Mit ihrer Klage verlangt die Klägerin von der Beklagten die Zahlung weiterer Vergütung in Höhe des Unterschiedsbetrags und meint, ihr stehe hinsichtlich des Grundentgelts dieselbe Vergütung zu, wie sie A erhalten habe. Sie übe gleichwertige Tätigkeiten aus und werde durch die geringere Entlohnung wegen ihres Geschlechts diskriminiert. Die Deckelungsregel im Tarifvertrag sei unwirksam, soweit damit die rechtswidrige Entgeltdiskriminierung verfestigt werde. Außerdem verlangt die Klägerin eine angemessene Entschädigung für die erlittene Diskriminierung. Die Beklagte ist der Ansicht, die höhere Vergütung des A beruhe auf den mit ihm geführten Vertragsverhandlungen und sei im Rahmen der Vertragsfreiheit zulässig. Der Tarifvertrag sei geschlechtsneutral ausgestaltet und diskriminiere die Klägerin nicht. Die Vorinstanzen haben die Klage abgewiesen (zuletzt LAG Sachsen 3.9.2021 – 1 Sa 358/19).

Entscheidung des BAG

Das BAG hat jetzt am 16.2.2023 entschieden: Eine Frau hat Anspruch auf gleiches Entgelt für gleiche oder gleichwertige Arbeit, wenn der Arbeitgeber männlichen Kollegen aufgrund des Geschlechts ein höheres Entgelt zahlt. Daran ändert nichts, wenn der männliche Kollege ein höheres Entgelt fordert und der Arbeitgeber dieser Forderung nachgibt. Die Klägerin hat deshalb nicht nur Anspruch auf Nachzahlung von Arbeitsentgelt, sondern überdies Anspruch auf Entschädigung wegen geschlechtsbezogener Diskriminierung (§ 15 Abs. 2 AGG). Der Arbeitgeber konnte die gesetzliche Vermutung der geschlechtsbezogenen Diskriminierung (§ 22 Abs. 1 AGG) nicht widerlegen.

Bewertung und Einordnung

Das BAG-Urteil vom 16.2.2022 bedeutet eine klare Stärkung von Frauenrechten bei der Entlohnung im Arbeitsverhältnis. Arbeitgeber können die Vermutung einer geschlechtsbezogenen Diskriminierung nicht damit entkräften, ein männlicher Kollege habe besser verhandelt oder sei perspektivisch für eine Leitungsposition vorgesehen.

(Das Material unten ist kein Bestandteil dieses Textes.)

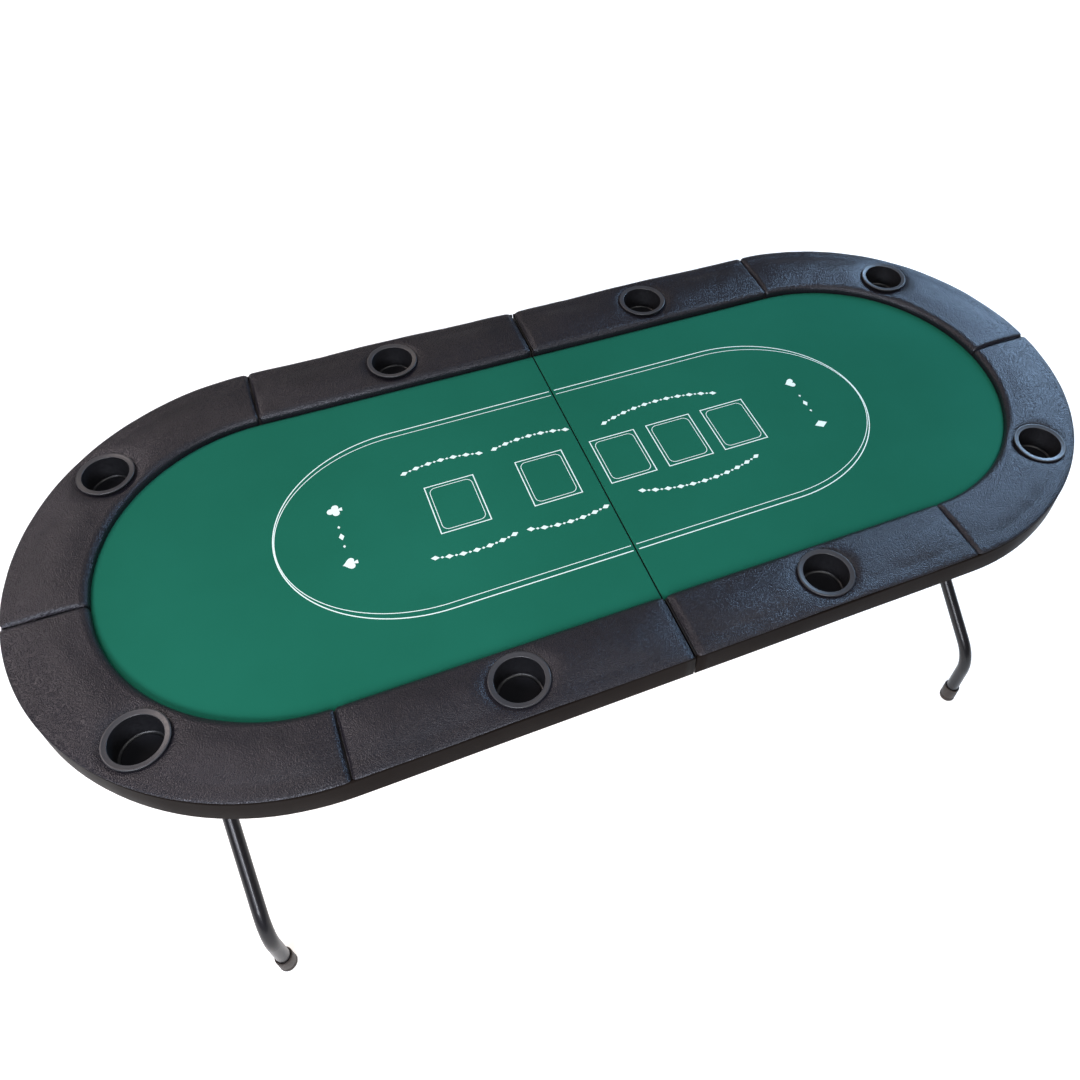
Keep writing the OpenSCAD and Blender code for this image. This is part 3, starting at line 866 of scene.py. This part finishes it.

Vor kurzem hatte das BAG bereits zur Lohngleichheit bei Teilzeitbeschäftigung entschieden: Geringfügig Beschäftigte, die in Bezug auf Umfang und Lage der Arbeitszeit keinen Weisungen des Arbeitgebers unterliegen, jedoch Wünsche anmelden können, denen dieser allerdings nicht nachkommen muss, dürfen bei gleicher Qualifikation für die identische Tätigkeit keine geringere Stundenvergütung erhalten als vollzeitbeschäftigte Arbeitnehmer, die durch den Arbeitgeber verbindlich zur Arbeit eingeteilt werden (BAG v. 18.1.2023 – 5 AZR 108/22).

Auch nach den beiden jüngsten BAG-Entscheidungen gilt dennoch: Eine allgemein gültiges Anspruchsprinzip „Gleicher Lohn für gleiche Arbeit“ gibt es in der deutschen Arbeitsrechtsordnung nicht. Grundsätzlich können Arbeitgeber und Arbeitnehmer im Rahmen der Vertragsfreiheit unter Beachtung zwingender gesetzlicher Vorgaben die Bedingungen des Arbeitsverhältnisses aushandeln.

Einschränkungen für die Entgelthöhe ergeben sich aber aus den Diskriminierungsverboten des AGG (§ 1 AGG) und des Entgelttransparenzgesetzes (§ 3 Abs.1 EntgTranspG). Auch bei Vorliegen eines gemäß § 5 TVG für allgemeinverbindlich erklärten Tarifvertrags ist es dem Arbeitgeber verboten, durch einzelvertragliche Abreden von tariflichen Lohn- und Gehaltsregelungen zum Nachteil des Arbeitnehmers abzuweichen.